Each record below should appear again exactly as written.

RECORDS FOR THIS TASK
□ □ □

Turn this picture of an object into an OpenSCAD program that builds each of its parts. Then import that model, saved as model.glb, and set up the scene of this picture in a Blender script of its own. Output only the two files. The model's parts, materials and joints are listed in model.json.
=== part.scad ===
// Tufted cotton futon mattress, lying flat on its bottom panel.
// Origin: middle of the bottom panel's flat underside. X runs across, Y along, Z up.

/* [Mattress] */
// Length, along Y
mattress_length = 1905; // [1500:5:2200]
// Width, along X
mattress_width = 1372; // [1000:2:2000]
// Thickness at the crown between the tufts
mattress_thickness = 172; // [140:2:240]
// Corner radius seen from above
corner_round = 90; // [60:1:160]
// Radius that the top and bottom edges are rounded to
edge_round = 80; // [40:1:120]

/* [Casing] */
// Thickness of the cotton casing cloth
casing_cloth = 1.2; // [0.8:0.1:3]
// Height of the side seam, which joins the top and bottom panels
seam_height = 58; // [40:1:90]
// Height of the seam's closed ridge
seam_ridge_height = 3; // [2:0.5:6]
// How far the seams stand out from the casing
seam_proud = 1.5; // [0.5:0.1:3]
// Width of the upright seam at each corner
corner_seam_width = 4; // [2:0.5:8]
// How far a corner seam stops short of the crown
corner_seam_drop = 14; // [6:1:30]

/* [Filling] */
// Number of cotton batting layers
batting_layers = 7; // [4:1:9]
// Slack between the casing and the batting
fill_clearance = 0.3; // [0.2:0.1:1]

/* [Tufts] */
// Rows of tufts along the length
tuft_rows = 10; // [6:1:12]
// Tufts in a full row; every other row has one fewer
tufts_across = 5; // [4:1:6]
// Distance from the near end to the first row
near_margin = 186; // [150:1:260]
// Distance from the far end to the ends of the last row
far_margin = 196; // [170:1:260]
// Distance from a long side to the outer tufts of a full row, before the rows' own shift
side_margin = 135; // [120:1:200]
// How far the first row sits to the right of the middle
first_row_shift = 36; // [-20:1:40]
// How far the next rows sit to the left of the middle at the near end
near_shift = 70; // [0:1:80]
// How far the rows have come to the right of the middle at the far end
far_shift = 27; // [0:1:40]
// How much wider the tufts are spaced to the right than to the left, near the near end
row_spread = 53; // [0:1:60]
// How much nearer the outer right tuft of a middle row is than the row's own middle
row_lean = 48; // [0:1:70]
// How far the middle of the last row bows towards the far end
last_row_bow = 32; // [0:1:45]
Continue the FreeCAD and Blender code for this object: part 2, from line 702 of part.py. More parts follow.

□ □ □

EXERCISE SOLUTION
Turn this picture of an object into an OpenSCAD program that builds each of its parts. Then import that model, saved as model.glb, and set up the scene of this picture in a Blender script of its own. Output only the two files. The model's parts, materials and joints are listed in model.json.
=== part.scad ===
// Tufted cotton futon mattress, lying flat on its bottom panel.
// Origin: middle of the bottom panel's flat underside. X runs across, Y along, Z up.

/* [Mattress] */
// Length, along Y
mattress_length = 1905; // [1500:5:2200]
// Width, along X
mattress_width = 1372; // [1000:2:2000]
// Thickness at the crown between the tufts
mattress_thickness = 172; // [140:2:240]
// Corner radius seen from above
corner_round = 90; // [60:1:160]
// Radius that the top and bottom edges are rounded to
edge_round = 80; // [40:1:120]

/* [Casing] */
// Thickness of the cotton casing cloth
casing_cloth = 1.2; // [0.8:0.1:3]
// Height of the side seam, which joins the top and bottom panels
seam_height = 58; // [40:1:90]
// Height of the seam's closed ridge
seam_ridge_height = 3; // [2:0.5:6]
// How far the seams stand out from the casing
seam_proud = 1.5; // [0.5:0.1:3]
// Width of the upright seam at each corner
corner_seam_width = 4; // [2:0.5:8]
// How far a corner seam stops short of the crown
corner_seam_drop = 14; // [6:1:30]

/* [Filling] */
// Number of cotton batting layers
batting_layers = 7; // [4:1:9]
// Slack between the casing and the batting
fill_clearance = 0.3; // [0.2:0.1:1]

/* [Tufts] */
// Rows of tufts along the length
tuft_rows = 10; // [6:1:12]
// Tufts in a full row; every other row has one fewer
tufts_across = 5; // [4:1:6]
// Distance from the near end to the first row
near_margin = 186; // [150:1:260]
// Distance from the far end to the ends of the last row
far_margin = 196; // [170:1:260]
// Distance from a long side to the outer tufts of a full row, before the rows' own shift
side_margin = 135; // [120:1:200]
// How far the first row sits to the right of the middle
first_row_shift = 36; // [-20:1:40]
// How far the next rows sit to the left of the middle at the near end
near_shift = 70; // [0:1:80]
// How far the rows have come to the right of the middle at the far end
far_shift = 27; // [0:1:40]
// How much wider the tufts are spaced to the right than to the left, near the near end
row_spread = 53; // [0:1:60]
// How much nearer the outer right tuft of a middle row is than the row's own middle
row_lean = 48; // [0:1:70]
// How far the middle of the last row bows towards the far end
last_row_bow = 32; // [0:1:45]
Continue the FreeCAD and Blender code for this object: part 2, from line 702 of part.py. More parts follow.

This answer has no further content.